Miami Herald columnist Israel Gutierrez on ESPN's Sports Reporters: "What in the world is going on in Texas? The Longhorns were a top five team and now they're 4-5 and dead last in the Big 12 South. Is Wade Phillips coaching them, too?''
How bad are things with the Cowboys? As New York Daily News columnist Bob Raissman points outs, boxer Manny Pacquiao, who fights in Cowboys Stadium for the second time this year on Saturday, might end up with more victories there than the 2010 Cowboys.
Three things that popped into my head
1. Gee, you think FIU was thrilled to hear that its basketball coach, Isiah Thomas, says he dreams every day of returning to the Knicks?

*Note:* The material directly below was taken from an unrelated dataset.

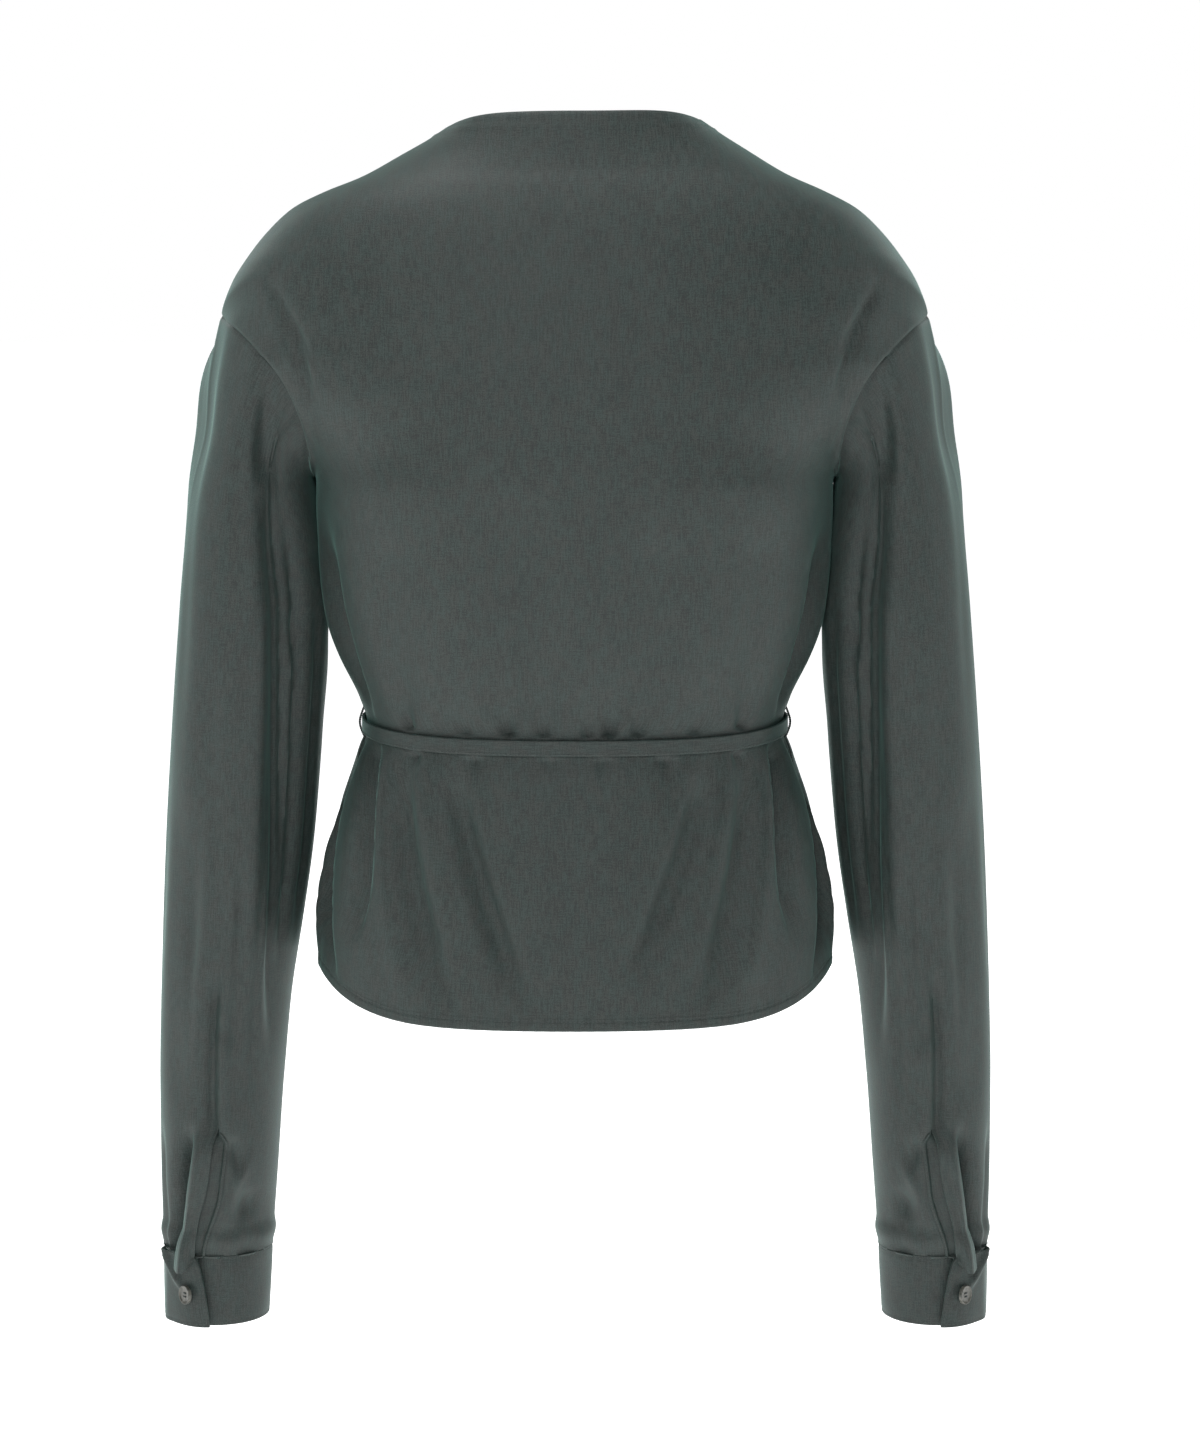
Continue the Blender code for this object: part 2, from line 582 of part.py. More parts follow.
def make_button(half, side_name, finish):
    """A turned disc with a raised rim, drilled with four holes, on the cuff's buttoned end."""
    turn = BUTTON_TURN + 360
    share = (BUTTON_LEVEL - CUFF_TOP) / (CUFF_BOTTOM - CUFF_TOP)
    outward = cuff_normal(turn)
    seat = cuff_point(turn, share) + outward * (SEAM_GAP + BUTTON_THICKNESS / 2 + 0.25 * MM)
    seat, outward = seat * (half, 1, 1), outward * (half, 1, 1)
    profile = ((0.0, -0.5), (0.86, -0.5), (1.0, -0.2), (1.0, 0.3), (0.9, 0.5), (0.78, 0.42), (0.66, 0.12), (0.0, 0.12))
    steps = 18
    shape = bmesh.new()
    rings = []
    for radius, height in profile:
        z = height * BUTTON_THICKNESS
        if radius == 0.0:
            rings.append([shape.verts.new((0.0, 0.0, z))])
            continue
        r = radius * BUTTON_RADIUS
        rings.append([
            shape.verts.new((r * math.cos(2 * math.pi * k / steps), r * math.sin(2 * math.pi * k / steps), z))
            for k in range(steps)
        ])
    for low, high in zip(rings, rings[1:]):
        for k in range(steps):
            corners = [low[k % len(low)], low[(k + 1) % len(low)], high[(k + 1) % len(high)], high[k % len(high)]]
            shape.faces.new(list(dict.fromkeys(corners)))
    bmesh.ops.recalc_face_normals(shape, faces=shape.faces)
    mesh = bpy.data.meshes.new(f"button_{side_name}")
    shape.to_mesh(mesh)
    shape.free()
    mesh.materials.append(finish)
    button = bpy.data.objects.new(f"button_{side_name}", mesh)
    bpy.data.collections["Blouse"].objects.link(button)
    facing = bpy.data.objects.new(f"button_seat_{side_name}", None)
    bpy.data.collections["Blouse"].objects.link(facing)
    facing.location = Vector(seat)
    facing.rotation_mode = "QUATERNION"
    facing.rotation_quaternion = Vector(outward).to_track_quat("Z", "Y")
    button.parent = facing
    drill(button, side_name)
    return button


def drill(button, side_name):
    """Four thread holes through a button."""
    spread = 1.5 * MM
    for k in range(4):
        a = math.radians(45 + 90 * k)
        bpy.ops.mesh.primitive_cylinder_add(
            vertices=6, radius=0.7 * MM, depth=4 * BUTTON_THICKNESS,
            location=(spread * math.cos(a), spread * math.sin(a), 0.0),
        )
        cutter = bpy.context.object
        cutter.name = f"hole_cutter_{side_name}_{k}"
        cutter.parent = button.parent
        cutter.hide_render = True
        cutter.display_type = "WIRE"
        for collection in list(cutter.users_collection):
            collection.objects.unlink(cutter)
        bpy.data.collections["Cutters"].objects.link(cutter)
        hole = button.modifiers.new(f"Hole {k}", "BOOLEAN")
        hole.operation = "DIFFERENCE"
        hole.object = cutter


# The tie

def tie_line(clearance):
    """The closed line round the waist that the tie's inner face follows, from the front's
    middle round the wearer's left side to the back and on to the front again."""
    front = base_row(WAIST_ROW, "front")
    back = base_row(WAIST_ROW, "back")
    front_out = row_normals(WAIST_ROW, "front")
    back_out = row_normals(WAIST_ROW, "back")
    half = np.concatenate([front + front_out * clearance, (back + back_out * clearance)[::-1][1:]])
    other = (half * (-1, 1, 1))[::-1]
    return np.concatenate([half, other[1:-1]])


def make_tie(finish):
    line = tie_line(TIE_CLEARANCE)
    closed = np.concatenate([line, line[:1]])
    along = lengths_along(closed)
    knot_half = KNOT_SIZE[0] / 2 + SEAM_GAP
    wanted = np.linspace(knot_half, along[-1] - knot_half, 52)
    path = np.stack([np.interp(wanted, along, closed[:, a]) for a in range(3)], axis=1)
    grid = np.array([path + (0, 0, TIE_WIDTH * share) for share in (-0.5, 0.5)])
    return cloth_object("tie", grid_mesh("tie", grid), finish, TIE_WALL, side=1.0)


def make_knot(finish):
    """The knot: a rounded block of cloth at the front of the waist."""
    front = base_row(WAIST_ROW, "front")[0]
    middle_y = front[1] - TIE_CLEARANCE - KNOT_SIZE[1] / 2 + 0.4 * MM
    bpy.ops.mesh.primitive_cube_add(size=1.0, location=(0.0, middle_y, front[2]))
    knot = bpy.context.object
    knot.name = "knot"
    knot.data.name = "knot"
    for vertex in knot.data.vertices:
        vertex.co = tuple(c * s for c, s in zip(vertex.co, KNOT_SIZE))
    edge = knot.modifiers.new("Edges", "BEVEL")
    edge.width = 3.0 * MM
    edge.segments = 3
    for collection in list(knot.users_collection):
        collection.objects.unlink(knot)
    bpy.data.collections["Blouse"].objects.link(knot)
    knot.data.materials.append(finish)
    return knot


def front_surface(x, z):
    """The front's outer surface, without folds, at a distance from its middle and a level."""
    places = np.linspace(0.0, WAIST_ROW, 60)
    best = None
    for place in places:
        row = base_row(place, "front")
        y = np.interp(abs(x), row[:, 0], row[:, 1])
        level = np.interp(abs(x), row[:, 0], row[:, 2])
        if best is None or abs(level - z) < best[0]:
            best = (abs(level - z), y)
    return best[1]


def make_tie_end(half, side_name, finish):
    """A free end of the tie, which hangs from the knot down the front of the skirt."""
    start = base_row(WAIST_ROW, "front")[0][2] - KNOT_SIZE[2] / 2 - 2.5 * SEAM_GAP
    rows = []
    for share in np.linspace(0.0, 1.0, 12):
        x = half * (6.0 + 13.0 * share) * MM
        z = start - TIE_END_LENGTH * (1.0 if half > 0 else 0.93) * share
        y = front_surface(x, z) - TIE_CLEARANCE - 0.6 * MM
        across = TIE_WIDTH / 2 - 0.4 * MM
        tilt = half * math.radians(5)
        rows.append([
            (x + across * s * math.cos(tilt), y, z + across * s * math.sin(tilt)) for s in (-1, 0, 1)
        ])
    mesh = grid_mesh(f"tie_end_{side_name}", np.array(rows)[::-1])
    return cloth_object(f"tie_end_{side_name}", mesh, finish, TIE_WALL, side=1.0)


def side_seam_x(z):
    """How far the side seam is from the middle of the body at a level."""
    edges = np.array([folded_row(place, "back", 1)[0][-1] for place in np.linspace(0, UNDERARM_ROW, 80)])
    return float(np.interp(z, edges[:, 2], edges[:, 0]))


def make_carrier(half, side_name, finish):
    """A thread loop at the side seam, which passes outside the tie."""
    seam = base_row(WAIST_ROW, "back")[-1]
    round_tie = TIE_CLEARANCE + TIE_WALL + CARRIER_RADIUS + 0.8 * MM
    touching = CARRIER_RADIUS + 0.5 * MM
    curve = bpy.data.curves.new(f"carrier_{side_name}", "CURVE")
    curve.dimensions = "3D"
    curve.bevel_depth = CARRIER_RADIUS
    curve.bevel_resolution = 1
    curve.use_fill_caps = True
    line = curve.splines.new("POLY")
    shares = np.linspace(0.0, 1.0, 7)
    line.points.add(len(shares) - 1)
    for point, share in zip(line.points, shares):
        z = seam[2] + CARRIER_REACH * (1 - 2 * share)
        swell = math.sin(math.pi * share)
        x = (side_seam_x(z) + touching) * (1 - swell) + (seam[0] + round_tie) * swell
        point.co = (half * x, seam[1], z, 1.0)
    thing = bpy.data.objects.new(f"carrier_{side_name}", curve)
    bpy.data.collections["Blouse"].objects.link(thing)
    curve.materials.append(finish)
    return thing


def main():
    clear_scene()
    for name in ("Blouse", "Cutters"):
        collection = bpy.data.collections.new(name)
        bpy.context.scene.collection.children.link(collection)
    cloth = material("cloth", (0.065, 0.085, 0.080), 0.62)
    button_finish = material("button", (0.16, 0.16, 0.14), 0.35)
    thread = material("thread", (0.05, 0.065, 0.06), 0.7)
    make_back(cloth)
    make_front(cloth)
    make_tie(cloth)
    make_knot(cloth)
    for half, side_name in ((1, "left"), (-1, "right")):
        make_sleeve(half, side_name, cloth)
        make_placket(half, side_name, cloth)
        make_cuff(half, side_name, cloth)
        make_button(half, side_name, button_finish)
        make_tie_end(half, side_name, cloth)
        make_carrier(half, side_name, thread)


main()
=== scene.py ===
# %% [markdown]
# # A cowl neck blouse, filled out as it is when worn
#
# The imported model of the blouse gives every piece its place. Around it this lesson builds the
# visible blouse: fine sheets of cloth with their folds, turned hems, seams and stitches. The
# blouse is shown from behind. Units are metres, +Z is up and the front of the blouse faces -Y,
# so the wearer's left is +X.

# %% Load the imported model
import json
import math

import bpy
import numpy as np
from mathutils import Matrix, Vector

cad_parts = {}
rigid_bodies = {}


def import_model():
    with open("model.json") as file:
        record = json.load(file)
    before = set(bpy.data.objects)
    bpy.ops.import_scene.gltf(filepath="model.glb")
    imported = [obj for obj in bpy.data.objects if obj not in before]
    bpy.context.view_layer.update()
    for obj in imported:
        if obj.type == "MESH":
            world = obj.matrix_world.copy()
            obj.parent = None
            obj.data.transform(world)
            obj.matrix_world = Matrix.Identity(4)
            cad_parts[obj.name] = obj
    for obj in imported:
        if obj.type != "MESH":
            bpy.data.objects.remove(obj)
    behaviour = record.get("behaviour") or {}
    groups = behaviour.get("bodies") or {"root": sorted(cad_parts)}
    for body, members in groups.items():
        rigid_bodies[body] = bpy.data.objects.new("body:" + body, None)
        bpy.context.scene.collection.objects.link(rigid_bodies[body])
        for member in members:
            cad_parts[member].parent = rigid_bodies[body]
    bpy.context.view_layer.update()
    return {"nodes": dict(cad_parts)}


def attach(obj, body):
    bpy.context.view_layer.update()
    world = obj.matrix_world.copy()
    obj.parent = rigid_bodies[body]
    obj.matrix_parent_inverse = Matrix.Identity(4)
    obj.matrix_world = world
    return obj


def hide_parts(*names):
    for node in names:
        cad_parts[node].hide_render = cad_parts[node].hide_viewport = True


MM = 0.001
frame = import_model()
print("packed nodes:", sorted(frame["nodes"]))

# %% [markdown]
# ## Camera
#
# The photograph looks at the back from a little above, with a long lens. Here the camera stands
# 2.7 m behind the blouse at the height of its neck and looks down by seven and a half degrees.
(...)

2. Maybe all the politicians in Utah can shut up about a college playoff system and start worrying about health care and the economy now that their precious Utes were blown out by TCU and can start making plans for the Maaco Bowl.
3. Most classless: Jets wide receiver Santonio Holmes giving Detroit fans the "shhh'' sign after New York needed overtime to beat a team that has won five of its past 48 games.